[Stated task] Select every line holding the word "imported" and copy it.

[Records to use]
○ ○ ○ ○ ○

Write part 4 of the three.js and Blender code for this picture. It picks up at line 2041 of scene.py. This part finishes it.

○ ○ ○ ○ ○

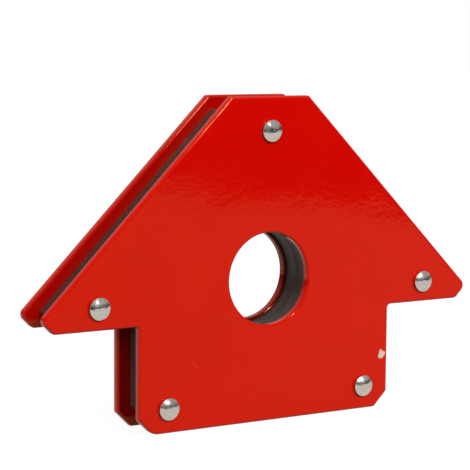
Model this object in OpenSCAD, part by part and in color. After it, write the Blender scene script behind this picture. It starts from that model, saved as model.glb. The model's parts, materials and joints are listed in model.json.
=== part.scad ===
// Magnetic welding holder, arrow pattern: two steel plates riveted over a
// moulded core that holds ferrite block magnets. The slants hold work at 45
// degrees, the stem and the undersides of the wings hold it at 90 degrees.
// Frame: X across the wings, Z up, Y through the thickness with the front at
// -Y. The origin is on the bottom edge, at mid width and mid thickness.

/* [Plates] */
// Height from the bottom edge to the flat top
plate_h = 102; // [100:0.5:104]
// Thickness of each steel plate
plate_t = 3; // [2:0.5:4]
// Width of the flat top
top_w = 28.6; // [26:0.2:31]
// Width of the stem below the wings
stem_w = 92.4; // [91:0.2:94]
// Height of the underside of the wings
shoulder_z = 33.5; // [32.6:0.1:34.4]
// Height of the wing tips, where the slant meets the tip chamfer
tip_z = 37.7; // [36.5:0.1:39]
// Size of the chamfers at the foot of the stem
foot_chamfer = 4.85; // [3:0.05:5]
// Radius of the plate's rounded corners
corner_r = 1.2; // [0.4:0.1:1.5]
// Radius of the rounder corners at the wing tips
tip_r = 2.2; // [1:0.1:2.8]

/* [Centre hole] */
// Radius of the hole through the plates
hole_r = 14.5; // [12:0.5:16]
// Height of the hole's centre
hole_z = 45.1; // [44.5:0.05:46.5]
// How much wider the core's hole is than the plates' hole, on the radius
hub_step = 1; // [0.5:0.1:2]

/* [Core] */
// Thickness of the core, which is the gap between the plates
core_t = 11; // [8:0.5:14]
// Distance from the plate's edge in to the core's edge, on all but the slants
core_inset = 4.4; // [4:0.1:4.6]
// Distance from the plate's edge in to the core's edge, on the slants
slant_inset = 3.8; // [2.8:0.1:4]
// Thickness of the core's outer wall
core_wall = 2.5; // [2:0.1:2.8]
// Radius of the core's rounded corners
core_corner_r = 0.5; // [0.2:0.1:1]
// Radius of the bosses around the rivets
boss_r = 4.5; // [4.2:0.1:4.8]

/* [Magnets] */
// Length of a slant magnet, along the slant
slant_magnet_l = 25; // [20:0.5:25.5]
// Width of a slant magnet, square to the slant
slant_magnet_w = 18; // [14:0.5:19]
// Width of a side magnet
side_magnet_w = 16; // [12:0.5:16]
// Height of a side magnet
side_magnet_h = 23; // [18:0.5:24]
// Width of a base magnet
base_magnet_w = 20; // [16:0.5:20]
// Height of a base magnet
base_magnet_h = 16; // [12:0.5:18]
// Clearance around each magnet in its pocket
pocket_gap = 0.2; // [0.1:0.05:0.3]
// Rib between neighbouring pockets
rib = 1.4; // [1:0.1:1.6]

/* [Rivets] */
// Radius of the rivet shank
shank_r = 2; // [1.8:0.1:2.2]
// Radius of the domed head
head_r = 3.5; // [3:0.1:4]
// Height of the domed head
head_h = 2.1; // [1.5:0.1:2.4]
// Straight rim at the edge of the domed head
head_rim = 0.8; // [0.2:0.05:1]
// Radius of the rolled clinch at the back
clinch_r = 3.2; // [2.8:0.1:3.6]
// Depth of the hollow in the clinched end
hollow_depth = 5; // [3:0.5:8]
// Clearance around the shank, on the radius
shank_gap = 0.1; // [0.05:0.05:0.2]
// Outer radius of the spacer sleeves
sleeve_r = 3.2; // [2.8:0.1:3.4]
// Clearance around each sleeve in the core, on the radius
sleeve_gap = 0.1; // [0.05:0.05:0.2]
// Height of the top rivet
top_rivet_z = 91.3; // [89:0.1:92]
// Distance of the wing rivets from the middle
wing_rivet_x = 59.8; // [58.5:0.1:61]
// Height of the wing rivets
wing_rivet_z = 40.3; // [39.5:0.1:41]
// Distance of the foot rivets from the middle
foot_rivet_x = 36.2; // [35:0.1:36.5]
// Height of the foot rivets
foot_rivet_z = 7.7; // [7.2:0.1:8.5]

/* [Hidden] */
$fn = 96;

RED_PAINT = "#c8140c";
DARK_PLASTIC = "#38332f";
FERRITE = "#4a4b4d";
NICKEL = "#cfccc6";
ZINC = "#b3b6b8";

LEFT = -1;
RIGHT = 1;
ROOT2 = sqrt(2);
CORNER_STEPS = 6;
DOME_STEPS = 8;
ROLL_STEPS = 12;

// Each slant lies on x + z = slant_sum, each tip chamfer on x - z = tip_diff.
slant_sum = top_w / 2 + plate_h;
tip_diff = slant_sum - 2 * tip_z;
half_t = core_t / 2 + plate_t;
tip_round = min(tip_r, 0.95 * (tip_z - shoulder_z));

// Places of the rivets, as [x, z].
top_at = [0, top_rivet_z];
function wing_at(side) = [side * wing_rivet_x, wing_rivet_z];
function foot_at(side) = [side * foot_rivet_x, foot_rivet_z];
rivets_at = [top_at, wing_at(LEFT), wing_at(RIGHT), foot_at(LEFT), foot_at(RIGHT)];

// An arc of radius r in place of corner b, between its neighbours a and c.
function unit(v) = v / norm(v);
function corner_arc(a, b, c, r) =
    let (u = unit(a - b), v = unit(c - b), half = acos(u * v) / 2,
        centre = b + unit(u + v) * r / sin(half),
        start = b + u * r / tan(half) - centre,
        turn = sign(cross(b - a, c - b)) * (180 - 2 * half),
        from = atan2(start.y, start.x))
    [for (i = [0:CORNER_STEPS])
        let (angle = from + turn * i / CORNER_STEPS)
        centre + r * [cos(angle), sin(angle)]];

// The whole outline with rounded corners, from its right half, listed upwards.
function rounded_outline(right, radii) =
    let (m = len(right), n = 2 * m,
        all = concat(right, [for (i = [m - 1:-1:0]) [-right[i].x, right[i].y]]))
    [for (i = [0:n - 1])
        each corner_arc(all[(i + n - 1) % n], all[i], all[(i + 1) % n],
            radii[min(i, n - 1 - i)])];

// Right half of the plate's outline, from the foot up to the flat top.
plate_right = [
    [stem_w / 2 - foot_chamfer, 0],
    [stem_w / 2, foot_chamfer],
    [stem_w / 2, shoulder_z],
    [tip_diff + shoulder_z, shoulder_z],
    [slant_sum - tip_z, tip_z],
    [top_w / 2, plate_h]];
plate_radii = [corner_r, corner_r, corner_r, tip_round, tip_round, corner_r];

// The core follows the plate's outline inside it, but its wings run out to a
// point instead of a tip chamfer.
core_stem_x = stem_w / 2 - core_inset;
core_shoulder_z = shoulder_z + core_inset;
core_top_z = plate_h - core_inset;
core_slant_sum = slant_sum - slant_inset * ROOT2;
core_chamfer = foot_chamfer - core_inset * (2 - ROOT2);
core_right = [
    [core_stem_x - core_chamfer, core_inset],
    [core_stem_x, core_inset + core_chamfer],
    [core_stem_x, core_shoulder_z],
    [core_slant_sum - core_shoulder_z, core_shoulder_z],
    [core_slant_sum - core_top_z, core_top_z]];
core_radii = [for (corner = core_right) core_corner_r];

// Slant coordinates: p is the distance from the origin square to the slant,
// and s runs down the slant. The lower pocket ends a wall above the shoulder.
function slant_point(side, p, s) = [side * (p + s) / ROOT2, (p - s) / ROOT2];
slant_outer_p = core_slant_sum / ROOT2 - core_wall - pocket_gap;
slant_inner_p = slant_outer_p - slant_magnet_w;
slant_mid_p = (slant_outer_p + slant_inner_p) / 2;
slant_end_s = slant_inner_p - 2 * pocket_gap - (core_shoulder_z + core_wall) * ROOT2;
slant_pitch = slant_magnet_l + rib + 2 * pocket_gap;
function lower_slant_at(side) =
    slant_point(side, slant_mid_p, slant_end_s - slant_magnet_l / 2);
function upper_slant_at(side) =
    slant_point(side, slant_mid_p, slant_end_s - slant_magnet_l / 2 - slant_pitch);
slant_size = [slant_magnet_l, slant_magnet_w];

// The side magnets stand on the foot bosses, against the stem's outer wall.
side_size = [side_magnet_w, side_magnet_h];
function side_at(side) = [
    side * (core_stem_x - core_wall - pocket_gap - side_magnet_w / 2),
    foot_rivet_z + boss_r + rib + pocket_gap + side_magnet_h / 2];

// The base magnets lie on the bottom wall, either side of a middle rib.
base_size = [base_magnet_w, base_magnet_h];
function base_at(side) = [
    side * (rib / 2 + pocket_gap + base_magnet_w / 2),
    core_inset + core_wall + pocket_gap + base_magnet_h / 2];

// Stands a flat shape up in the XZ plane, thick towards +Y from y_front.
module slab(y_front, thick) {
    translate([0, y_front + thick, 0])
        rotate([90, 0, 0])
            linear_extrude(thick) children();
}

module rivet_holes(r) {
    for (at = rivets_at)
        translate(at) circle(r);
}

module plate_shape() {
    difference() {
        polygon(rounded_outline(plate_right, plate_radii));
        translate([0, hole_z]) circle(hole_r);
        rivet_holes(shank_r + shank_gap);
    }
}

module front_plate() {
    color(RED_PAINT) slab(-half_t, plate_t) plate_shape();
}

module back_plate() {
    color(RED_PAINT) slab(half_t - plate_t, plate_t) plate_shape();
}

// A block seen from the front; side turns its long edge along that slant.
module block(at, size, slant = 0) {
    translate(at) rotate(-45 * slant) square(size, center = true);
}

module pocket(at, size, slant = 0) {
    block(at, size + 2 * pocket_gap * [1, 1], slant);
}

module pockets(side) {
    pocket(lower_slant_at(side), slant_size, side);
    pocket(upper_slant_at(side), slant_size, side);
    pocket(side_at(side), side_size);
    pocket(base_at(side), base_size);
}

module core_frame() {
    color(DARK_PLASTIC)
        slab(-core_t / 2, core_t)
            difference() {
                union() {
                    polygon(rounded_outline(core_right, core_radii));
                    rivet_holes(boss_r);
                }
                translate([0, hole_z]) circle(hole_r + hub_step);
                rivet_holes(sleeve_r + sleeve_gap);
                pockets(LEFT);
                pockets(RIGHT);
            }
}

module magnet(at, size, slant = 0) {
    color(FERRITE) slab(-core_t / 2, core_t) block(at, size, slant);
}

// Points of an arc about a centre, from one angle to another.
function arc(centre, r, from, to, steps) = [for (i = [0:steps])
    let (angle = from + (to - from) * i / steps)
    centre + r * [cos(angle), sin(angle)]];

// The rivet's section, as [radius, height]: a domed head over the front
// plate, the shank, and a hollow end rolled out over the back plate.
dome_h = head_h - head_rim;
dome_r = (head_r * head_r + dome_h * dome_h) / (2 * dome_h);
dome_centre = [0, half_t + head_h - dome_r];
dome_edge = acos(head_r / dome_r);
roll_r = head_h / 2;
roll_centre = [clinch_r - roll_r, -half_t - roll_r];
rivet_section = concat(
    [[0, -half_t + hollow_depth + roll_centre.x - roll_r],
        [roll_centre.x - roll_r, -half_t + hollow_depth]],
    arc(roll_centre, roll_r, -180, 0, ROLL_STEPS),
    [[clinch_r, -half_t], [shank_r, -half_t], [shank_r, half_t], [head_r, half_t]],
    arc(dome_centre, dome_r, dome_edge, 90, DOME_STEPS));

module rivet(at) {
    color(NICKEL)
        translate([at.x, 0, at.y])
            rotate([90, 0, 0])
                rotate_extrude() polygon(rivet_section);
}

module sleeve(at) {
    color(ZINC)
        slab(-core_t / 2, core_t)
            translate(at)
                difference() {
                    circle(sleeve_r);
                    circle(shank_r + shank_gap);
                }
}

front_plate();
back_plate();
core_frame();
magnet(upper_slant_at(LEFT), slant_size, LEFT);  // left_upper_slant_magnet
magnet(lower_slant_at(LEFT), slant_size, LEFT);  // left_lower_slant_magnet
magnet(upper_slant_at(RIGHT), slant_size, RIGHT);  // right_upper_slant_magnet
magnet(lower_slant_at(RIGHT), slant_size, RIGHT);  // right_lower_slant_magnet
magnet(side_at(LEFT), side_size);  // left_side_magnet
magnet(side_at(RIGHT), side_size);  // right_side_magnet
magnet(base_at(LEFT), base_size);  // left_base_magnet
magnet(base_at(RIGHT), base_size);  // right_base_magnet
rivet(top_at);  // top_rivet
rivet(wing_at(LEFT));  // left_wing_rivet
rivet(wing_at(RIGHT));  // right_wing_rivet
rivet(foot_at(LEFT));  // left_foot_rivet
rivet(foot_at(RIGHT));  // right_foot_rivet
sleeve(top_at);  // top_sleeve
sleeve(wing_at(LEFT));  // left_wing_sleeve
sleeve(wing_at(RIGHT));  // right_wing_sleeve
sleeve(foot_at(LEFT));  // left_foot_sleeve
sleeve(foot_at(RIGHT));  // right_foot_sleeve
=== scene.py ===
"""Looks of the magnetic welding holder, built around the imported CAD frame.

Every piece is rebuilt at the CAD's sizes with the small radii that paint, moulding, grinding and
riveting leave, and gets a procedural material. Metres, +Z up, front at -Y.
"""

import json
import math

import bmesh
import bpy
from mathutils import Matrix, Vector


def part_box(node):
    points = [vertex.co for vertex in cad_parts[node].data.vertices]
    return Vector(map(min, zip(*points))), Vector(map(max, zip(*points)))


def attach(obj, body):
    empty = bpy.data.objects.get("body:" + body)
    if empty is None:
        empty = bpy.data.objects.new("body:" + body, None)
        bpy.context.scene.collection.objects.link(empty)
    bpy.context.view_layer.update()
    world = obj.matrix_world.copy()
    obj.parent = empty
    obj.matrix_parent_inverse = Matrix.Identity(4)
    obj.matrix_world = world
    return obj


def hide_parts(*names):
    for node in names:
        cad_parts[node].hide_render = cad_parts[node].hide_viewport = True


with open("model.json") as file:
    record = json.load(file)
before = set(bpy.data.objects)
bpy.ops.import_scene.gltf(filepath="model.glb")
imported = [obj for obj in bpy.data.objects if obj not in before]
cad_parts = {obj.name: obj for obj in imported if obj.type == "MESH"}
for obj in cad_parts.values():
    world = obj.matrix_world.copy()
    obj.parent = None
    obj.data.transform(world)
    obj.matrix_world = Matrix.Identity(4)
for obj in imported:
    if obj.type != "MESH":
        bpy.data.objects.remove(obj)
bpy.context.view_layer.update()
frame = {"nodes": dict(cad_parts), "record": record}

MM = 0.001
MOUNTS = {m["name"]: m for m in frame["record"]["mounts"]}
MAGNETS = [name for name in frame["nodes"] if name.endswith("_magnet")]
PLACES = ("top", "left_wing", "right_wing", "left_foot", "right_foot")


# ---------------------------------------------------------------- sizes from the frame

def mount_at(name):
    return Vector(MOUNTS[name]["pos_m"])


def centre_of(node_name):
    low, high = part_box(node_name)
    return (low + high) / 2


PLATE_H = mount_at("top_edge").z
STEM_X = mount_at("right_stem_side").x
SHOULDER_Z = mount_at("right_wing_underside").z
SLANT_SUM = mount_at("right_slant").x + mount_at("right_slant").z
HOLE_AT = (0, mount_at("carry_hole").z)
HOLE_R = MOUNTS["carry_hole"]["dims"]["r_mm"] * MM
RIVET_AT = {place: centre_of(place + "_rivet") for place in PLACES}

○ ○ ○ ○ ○

[The completed task]
"""Looks of the magnetic welding holder, built around the imported CAD frame.
imported = [obj for obj in bpy.data.objects if obj not in before]
cad_parts = {obj.name: obj for obj in imported if obj.type == "MESH"}
for obj in imported:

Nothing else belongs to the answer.